1) pH indicators work through acid-base chemistry. Let's say HX is a hypothetical indicator. HX happens to be an acidic indicator.

$$HX (white) + H_{2}O \leftrightharpoons X^{-}(black) + H_{3}O^{+}$$

HX only works on a pH range of 7.0 to 9.0. The HX acid molecule is a snow white color, and its anion (conjugate base) is a midnight black.

At a pH of 7.0, there is more hydronium than acid initially, and by extension, there are also more acid anions. This causes the equilibrium to shift to the left, and the solution is white.

At a pH of 9.0 there is less hydronium, and by extension, fewer acid anions initially.

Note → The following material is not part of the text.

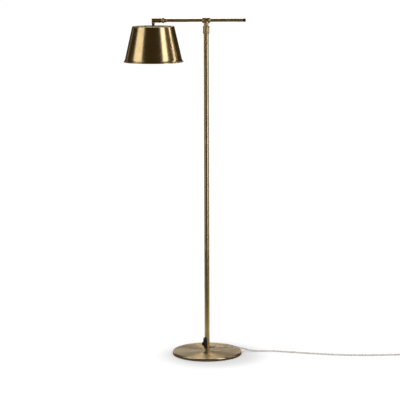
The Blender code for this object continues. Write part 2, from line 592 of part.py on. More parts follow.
def smooth_route(points, spacing):
    """Evenly spaced points of the centripetal-like cubic curve through the route's points."""
    ends = [2 * points[0] - points[1]] + points + [2 * points[-1] - points[-2]]
    fine = []
    for before, here, there, after in zip(ends, ends[1:], ends[2:], ends[3:]):
        reach = (there - here).length
        leave = (there - before) * reach / ((here - before).length + reach)
        arrive = (after - here) * reach / ((after - there).length + reach)
        for index in range(12):
            t = index / 12
            fine.append((2 * t**3 - 3 * t**2 + 1) * here + (t**3 - 2 * t**2 + t) * leave
                        + (3 * t**2 - 2 * t**3) * there + (t**3 - t**2) * arrive)
    fine.append(points[-1])
    length = sum((there - here).length for here, there in zip(fine, fine[1:]))
    count = max(2, round(length / spacing))
    even = [fine[0]]
    walked = 0.0
    for here, there in zip(fine, fine[1:]):
        step = (there - here).length
        while len(even) < count and walked + step >= len(even) * length / count:
            part = (len(even) * length / count - walked) / step
            even.append(here.lerp(there, part))
        walked += step
    return even + [fine[-1]]


def cord_tube(name, points, material):
    """Round tube along a smooth route, as a bevelled curve with filled ends."""
    curve = bpy.data.curves.new(name, "CURVE")
    curve.dimensions = "3D"
    curve.bevel_depth = CORD_RADIUS
    curve.bevel_resolution = 2
    curve.use_fill_caps = True
    spline = curve.splines.new("POLY")
    route = smooth_route(points, 6 * CORD_RADIUS)
    spline.points.add(len(route) - 1)
    for knot, point in zip(spline.points, route):
        knot.co = (*point, 1.0)
    curve.materials.append(material)
    item = bpy.data.objects.new(name, curve)
    bpy.context.scene.collection.objects.link(item)


def supply_cord(pvc, relief_pvc, tie_plastic):
    """Strain relief in the pole, the free cord, its coil and the two ties round the coil."""
    relief = turned("strain_relief", [
        (0, 0.0076), (0.0040, 0.0076), (0.0040, RELIEF_FLANGE), (0.0056, RELIEF_FLANGE),
        (0.0056, RELIEF_FLANGE + 0.0014), (0.0047, RELIEF_FLANGE + 0.0022),
        (0.0036, RELIEF_TIP - 0.0010), (0.0033, RELIEF_TIP), (0, RELIEF_TIP)], relief_pvc, SMALL)
    place(relief, (0, 0, CORD_HEIGHT), (0, math.pi / 2, CORD_BEARING))
    cord_tube("supply_cord", cord_route(), pvc)
    cord_tube("cord_tail", tail_route(), pvc)
    half_width = COIL_COLUMNS * CORD_RADIUS
    foot = TIE_THICKNESS + GAP
    top = foot + COIL_LAYERS * 2 * CORD_RADIUS
    inner = COIL_MID_RADIUS - half_width
    outer = COIL_MID_RADIUS + half_width
    bevel = CORD_RADIUS * 0.6
    coil = turned("cord_coil", [
        (inner + bevel, foot), (outer - bevel, foot), (outer, foot + bevel), (outer, top - bevel),
        (outer - bevel, top), (inner + bevel, top), (inner, top - bevel), (inner, foot + bevel)],
        pvc, 40)
    place(coil, (*COIL_CENTRE, 0))
    slack = 0.0007
    for name, bearing in (("coil_tie_front", math.radians(215)), ("coil_tie_back", math.radians(125))):
        hole = (inner - slack, outer + 0.0005, TIE_THICKNESS, top + GAP)
        tie = block(name, (hole[0] - TIE_THICKNESS, -TIE_WIDTH / 2, 0),
                    (hole[1] + TIE_THICKNESS, TIE_WIDTH / 2, hole[3] + TIE_THICKNESS), tie_plastic)
        window = block(name + "_window", (hole[0], -TIE_WIDTH, hole[2]), (hole[1], TIE_WIDTH, hole[3]))
        place(tie, (*COIL_CENTRE, 0), (0, 0, bearing))
        place(window, (*COIL_CENTRE, 0), (0, 0, bearing))
        boolean(tie, window, "DIFFERENCE")


def plug(plastic, pin_metal):
    """Flat two-pin plug lying on its side, its tapered cord end, and its pins."""
    turn = (0, 0, math.pi / 2)
    at = (TAIL_X, PLUG_ENTRY_Y, 0)
    middle = PLUG_HEIGHT / 2
    back = PLUG_TAPER_LENGTH
    front = back + PLUG_BODY_LENGTH
    body = bmesh.new()
    sections = []
    for x, half, height in ((back - 0.002, 0.0060, 0.0100), (back + 0.004, PLUG_BACK_HALF_WIDTH, PLUG_HEIGHT),
                            (front - 0.010, PLUG_FRONT_HALF_WIDTH, PLUG_HEIGHT),
                            (front, PLUG_FRONT_HALF_WIDTH, PLUG_HEIGHT)):
        round_off = height / 2 - 0.0001
        ring = []
        for side, start in ((1, -90), (-1, 90)):
            for y, z in arc((side * (half - round_off), 0), round_off, start, start + 180, 6):
                ring.append(body.verts.new((x, y, middle + z)))
        sections.append(ring)
    count = len(sections[0])
    for near, far in zip(sections, sections[1:]):
        for index in range(count):
            after = (index + 1) % count
            body.faces.new((near[index], near[after], far[after], far[index]))
    body.faces.new(sections[0])
    body.faces.new(sections[-1])
    plug_body = place(from_bmesh(body, "plug_body", plastic), at, turn)
    taper = turned("plug_taper", [(0, 0), (0.0034, 0), (0.0040, 0.0010), (0.0048, back + 0.004),
                                  (0, back + 0.004)], steps=SMALL)
    place(taper, (TAIL_X, PLUG_ENTRY_Y, middle), (0, math.pi / 2, math.pi / 2))
    boolean(plug_body, taper, "UNION")
    for name, side in (("plug_pin_left", -1), ("plug_pin_right", 1)):
        pin = rod(name, PIN_RADIUS, front + GAP, front + PIN_LENGTH, pin_metal, 16, chamfer=0.0006)
        place(pin, (TAIL_X + side * PIN_SPACING / 2, PLUG_ENTRY_Y, middle), (0, math.pi / 2, math.pi / 2))


def build_lamp():
    """Model every piece of the lamp, root pieces first, then each moving group on its pivot."""
    clear_scene()
    brass = finish("antique_brass", 0.42, 0.29, 0.13, 0.32, 1.0)
    iron = finish("cast_iron", 0.06, 0.06, 0.06, 0.7, 0.6)
    felt = finish("black_felt", 0.03, 0.03, 0.03, 0.95)
    steel = finish("zinc_steel", 0.55, 0.55, 0.53, 0.35, 1.0)
    nylon = finish("nylon", 0.72, 0.70, 0.64, 0.5)
    black = finish("black_plastic", 0.015, 0.015, 0.015, 0.35)
    cap_black = finish("dark_cap", 0.05, 0.035, 0.02, 0.35, 1.0)
    bakelite = finish("bakelite", 0.03, 0.025, 0.02, 0.3)
    circuit = finish("circuit_board", 0.05, 0.20, 0.08, 0.5)
    glass = finish("opal_glass", 0.92, 0.91, 0.88, 0.2)
    pvc = finish("clear_pvc", 0.62, 0.62, 0.60, 0.25)
    relief_pvc = finish("relief_pvc", 0.60, 0.60, 0.58, 0.3)
    tie_plastic = finish("tie_plastic", 0.10, 0.10, 0.10, 0.6)
    plug_plastic = finish("plug_plastic", 0.75, 0.75, 0.73, 0.35)
    pin_metal = finish("pin_nickel", 0.70, 0.68, 0.62, 0.2, 1.0)

    head_pivot = pivot_empty("head_pivot", (0, 0, COLLAR_TOP))
    arm_pivot = pivot_empty("arm_pivot", (0, 0, ARM_HEIGHT))
    shade_pivot = pivot_empty("shade_pivot", (BARREL_RIGHT, 0, ARM_HEIGHT))
    knob_pivot = pivot_empty("knob_pivot", (0, 0, KNOB_HEIGHT))

    base(brass, iron, felt, steel)
    pole(brass, steel, pvc)
    collar(brass)
    head(brass, steel, nylon, head_pivot)
    arm(brass, steel, nylon, cap_black, pvc, arm_pivot)
    elbow(brass, steel, pvc, shade_pivot)
    shade(brass, steel, shade_pivot)
    lampholder(bakelite, brass, steel, shade_pivot)
    bulb(glass, brass, shade_pivot)
    switch(black, circuit, steel, knob_pivot)
    supply_cord(pvc, relief_pvc, tie_plastic)
    plug(plug_plastic, pin_metal)


build_lamp()
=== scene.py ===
# %% [markdown]
# # A pharmacy floor lamp, made piece by piece
# The lamp stands on a round weighted base. A straight pole carries a swivelling head, an arm slides through
# the head, and a spun cone shade hangs from an elbow on the arm's end. Its sizes and its moving bodies come
# from a packed engineering model, so the lesson begins by loading that model, and every finely made piece
# below stands exactly where its plain engineering twin stood. The finished lamp has to stay inside it.

# %% Load the engineering model
import math

import bmesh
import bpy
import numpy as np
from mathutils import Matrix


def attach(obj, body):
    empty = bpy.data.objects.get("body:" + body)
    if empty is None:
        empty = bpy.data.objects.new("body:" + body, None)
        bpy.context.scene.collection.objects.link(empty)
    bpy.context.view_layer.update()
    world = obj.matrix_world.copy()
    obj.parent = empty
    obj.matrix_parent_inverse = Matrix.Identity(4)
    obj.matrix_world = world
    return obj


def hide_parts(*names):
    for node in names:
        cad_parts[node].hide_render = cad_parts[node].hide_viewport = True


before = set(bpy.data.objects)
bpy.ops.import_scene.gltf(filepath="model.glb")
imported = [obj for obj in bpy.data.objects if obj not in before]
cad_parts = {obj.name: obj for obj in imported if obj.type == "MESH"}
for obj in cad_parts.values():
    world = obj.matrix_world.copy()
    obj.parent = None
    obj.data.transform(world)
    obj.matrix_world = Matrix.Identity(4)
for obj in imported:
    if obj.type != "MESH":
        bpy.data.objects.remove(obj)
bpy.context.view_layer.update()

# %% [markdown]
# ## The camera
# A product camera stands six metres away with a long lens, at eye height, and looks slightly down. The far
# stand-off keeps the slim pole straight and lets only a sliver of the base's top be seen. A nearer camera
# with a wide lens would show more of the base, but it would make the head look too large. The tiny roll is
# the tripod's own.

# %% The camera
CAMERA_PLACE = (-0.027, -6.355, 1.5945)
LOOK_DOWN = math.radians(8.593)
CAMERA_ROLL = -0.0037
LENS = 143.42
SENSOR = 36.0


def placed(name, data):
    """New object with this data, linked into the scene."""
    made = bpy.data.objects.new(name, data)
    bpy.context.scene.collection.objects.link(made)
    return made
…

The equilibrium position therefore moves to the right. So the solution is black.

At a pH of 8.0, there are equal concentrations of acid molecule and acid anion, so the solution is gray.

The acid ionization constant, $K_{a}$, equals $\frac{[H_{3}O^{+}][X^{-}]}{[HX]}$.

We can easily calculate $K_{a}$ understanding that the at pH of 8.0:

$$[H_{3}O^{+}] = [X^{-}] = x = 1 × 10^{-8}$$

and

$[HX] = M_{i} - x$

so

$K_{a} = \frac{[H_{3}O^{+}][X^{-}]}{[HX]} = \frac{x^{2}}{M_{i} - x}$

and because we're at the halfway point, $M_{i} - x = x$, so

$K_{a} = \frac{[H_{3}O^{+}][X^{-}]}{[HX]} = \frac{x^{2}}{x} = x$

thus,

$K_{a} = 1 × 10^{-8}$

Now, in the problem, we're dealing with different indicators and acids, but the same principles apply. We have the indicator HIN in the problem, which works on on a range of pHs from 1.0 to 3.0. At 2.0 the the indicator is green - a equal mix of yellow and blue - which implies that at pH 2.0 there are equal concentrations of the acid and the acid anion (the acid's conjugate base). And so:

$K_{a} (HIN) = 1 × 10^{-2}$

We now know the strength of the acid HIN.

We must now proceed to find the strength of the acid HA. We know that 0.004 M of the acid HA was treated with a drop of HIN and the pH of the sample of HA was determined to be 2.5 through colorimetric analysis.

Given pH we must now determine $K_{a} (HA)$ to be able to compare the strengths of the two acids. We can use the framework I outlined above:

$K_{a} (HA) = \frac{[H_{3}O^{+}][A^{-}]}{[HA]} = \frac{x^{2}}{M_{i} - x} = \frac{x^{2}}{0.004 - x}$

Since

$pH=−log[H_{3}O^{+}]$

it follows that

$10^{-pH} = [H_{3}O^{+}] = 10^{-2.5} = x$

and thus:

$K_{a} (HA) = \frac{(10^{-2.5})^{2}}{0.004 - (10^{-2.5})} = 1 × 10^{-2}$

In conclusion the strengths of the two acids are the same because we arrive at identical $K_{a}$ values. We are limited to one significant figure because in the problem we are given a 0.004 M HA solution. This number only has 1 significant figure since leading zeros don't count. Therefore we can only report the $K_{a} (HA)$ value to one significant figure, and both acid ionization constants are identical to one significant figure.

----

That was a long, drawn out, and painful process. Did I do everything right? I checked my work a few times and I don't think I made any faulty assumptions or any math errors. I think I sussed out every error I made on my third time around doing this problem (I've been tackling this problem for the last few hours!) Still, I'm not infallible, and I'd love to hear some advice or tips or suggestions or anything regarding my method and its accuracy!

Last edited: Dec 14, 2013
7. Dec 15, 2013

### Staff: Mentor

Assuming "treated" means just that the indicator was added to the acid solution (I would never thought about it is a "treatment" - perhaps that's my English failing me), your approach is correct.

That is, you can easily delete 80% of the discussion, as it is not related to the problem.

8. Dec 15, 2013

### Qube

Yes, treated means the indicator was added to the acid solution in a very small quantity. And yes, the first part of my discussion is irrelevant; I was just trying to get things sorted out in my head. It is deeply satisfying to see that there are no misconceptions in what I posted!